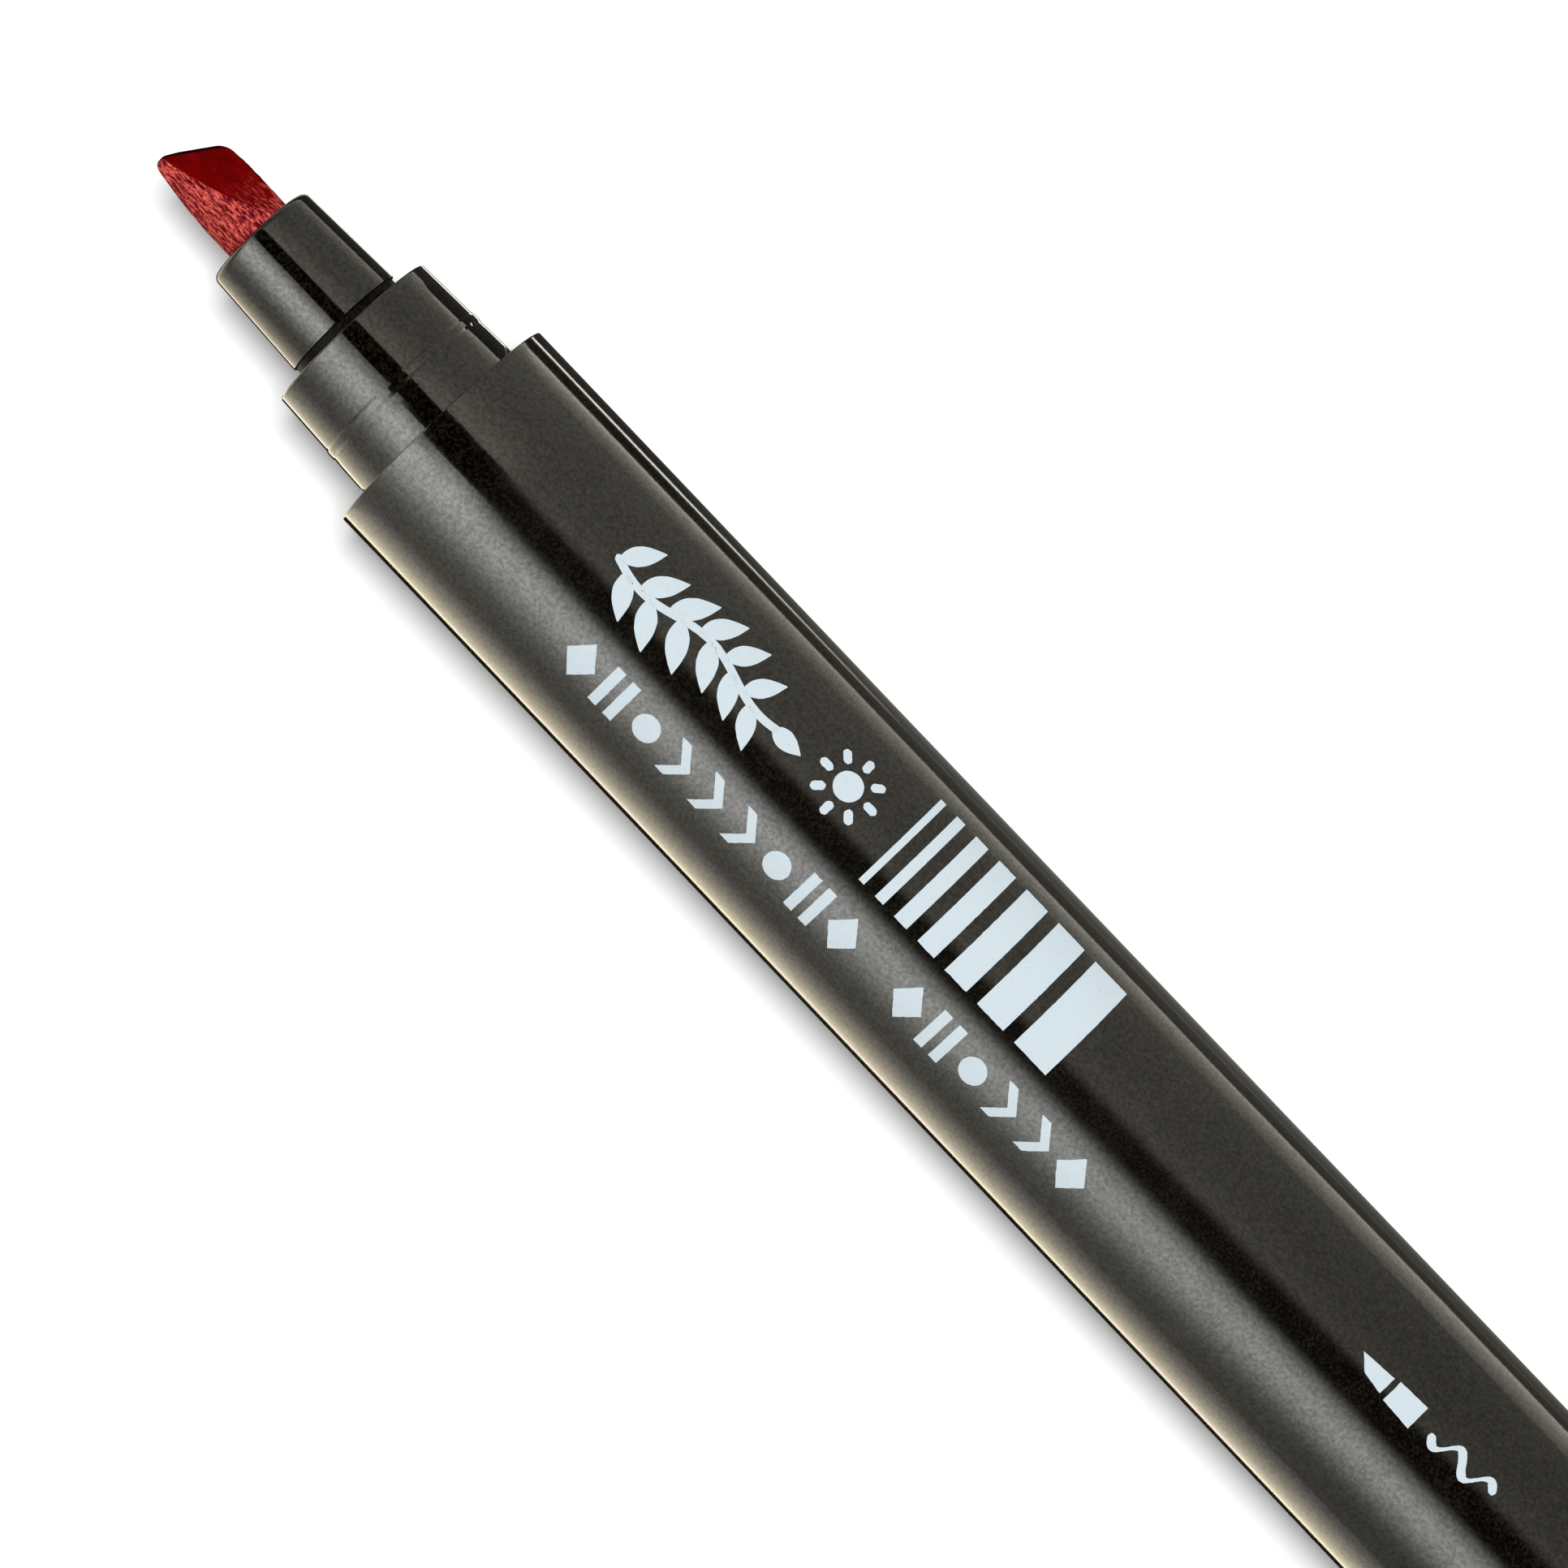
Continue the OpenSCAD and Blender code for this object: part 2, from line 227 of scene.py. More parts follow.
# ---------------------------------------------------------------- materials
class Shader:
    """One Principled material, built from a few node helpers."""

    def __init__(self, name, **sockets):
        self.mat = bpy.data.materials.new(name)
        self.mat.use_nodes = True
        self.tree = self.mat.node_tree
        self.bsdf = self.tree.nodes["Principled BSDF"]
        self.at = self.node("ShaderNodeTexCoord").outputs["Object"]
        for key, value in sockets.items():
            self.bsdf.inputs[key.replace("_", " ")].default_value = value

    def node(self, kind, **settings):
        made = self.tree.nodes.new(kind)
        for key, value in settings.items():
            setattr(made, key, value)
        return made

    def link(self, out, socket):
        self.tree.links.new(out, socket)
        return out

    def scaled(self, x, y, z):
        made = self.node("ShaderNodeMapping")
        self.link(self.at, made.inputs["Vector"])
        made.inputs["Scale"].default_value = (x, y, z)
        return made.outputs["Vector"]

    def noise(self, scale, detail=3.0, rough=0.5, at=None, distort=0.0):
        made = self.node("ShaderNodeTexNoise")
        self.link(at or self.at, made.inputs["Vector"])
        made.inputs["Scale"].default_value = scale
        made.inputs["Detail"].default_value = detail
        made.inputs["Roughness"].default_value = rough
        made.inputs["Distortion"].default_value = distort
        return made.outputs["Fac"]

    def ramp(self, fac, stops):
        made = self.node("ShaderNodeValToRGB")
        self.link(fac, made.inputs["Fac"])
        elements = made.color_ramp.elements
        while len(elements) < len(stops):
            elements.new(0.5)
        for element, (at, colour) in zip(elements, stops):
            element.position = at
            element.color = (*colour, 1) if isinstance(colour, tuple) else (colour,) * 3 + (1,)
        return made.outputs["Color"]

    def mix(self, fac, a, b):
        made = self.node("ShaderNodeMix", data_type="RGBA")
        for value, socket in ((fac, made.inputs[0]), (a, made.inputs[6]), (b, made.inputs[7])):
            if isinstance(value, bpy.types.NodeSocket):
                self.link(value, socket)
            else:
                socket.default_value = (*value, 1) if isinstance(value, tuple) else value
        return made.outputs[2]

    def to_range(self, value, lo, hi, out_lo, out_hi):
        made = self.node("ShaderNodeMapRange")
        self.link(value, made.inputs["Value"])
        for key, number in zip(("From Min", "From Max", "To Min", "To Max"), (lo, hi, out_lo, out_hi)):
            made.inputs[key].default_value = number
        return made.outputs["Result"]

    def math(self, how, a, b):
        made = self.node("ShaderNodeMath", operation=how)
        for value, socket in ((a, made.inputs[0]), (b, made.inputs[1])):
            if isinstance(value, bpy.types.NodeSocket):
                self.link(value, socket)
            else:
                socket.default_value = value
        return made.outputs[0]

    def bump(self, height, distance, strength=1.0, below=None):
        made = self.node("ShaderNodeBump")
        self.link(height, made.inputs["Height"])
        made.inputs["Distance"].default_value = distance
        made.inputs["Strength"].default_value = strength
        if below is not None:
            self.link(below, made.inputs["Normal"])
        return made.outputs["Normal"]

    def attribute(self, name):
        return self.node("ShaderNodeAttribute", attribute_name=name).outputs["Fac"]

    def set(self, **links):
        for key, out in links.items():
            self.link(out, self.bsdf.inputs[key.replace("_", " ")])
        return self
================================
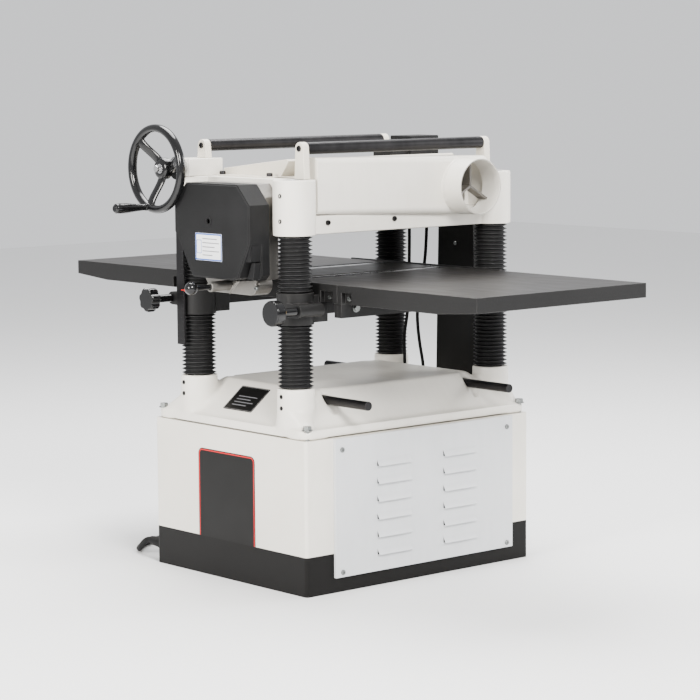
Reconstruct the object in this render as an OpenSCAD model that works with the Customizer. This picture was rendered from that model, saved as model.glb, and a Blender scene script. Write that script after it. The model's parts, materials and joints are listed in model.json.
================================
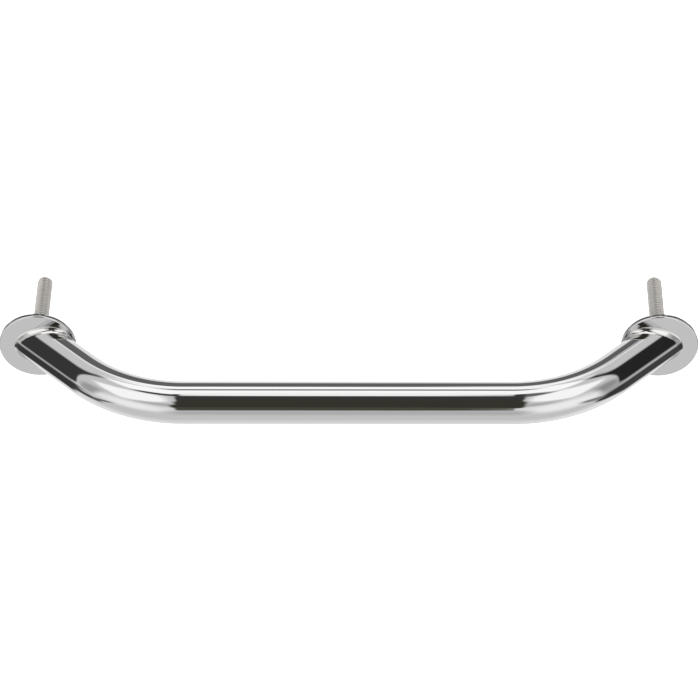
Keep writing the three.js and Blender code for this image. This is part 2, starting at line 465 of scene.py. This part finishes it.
================================
YOUR OBJECTIVE:
In the entries above, find each line with the word "parts" and show it.

EXERCISE OUTPUT:
Continue the OpenSCAD and Blender code for this object: part 2, from line 227 of scene.py. More parts follow.
Reconstruct the object in this render as an OpenSCAD model that works with the Customizer. This picture was rendered from that model, saved as model.glb, and a Blender scene script. Write that script after it. The model's parts, materials and joints are listed in model.json.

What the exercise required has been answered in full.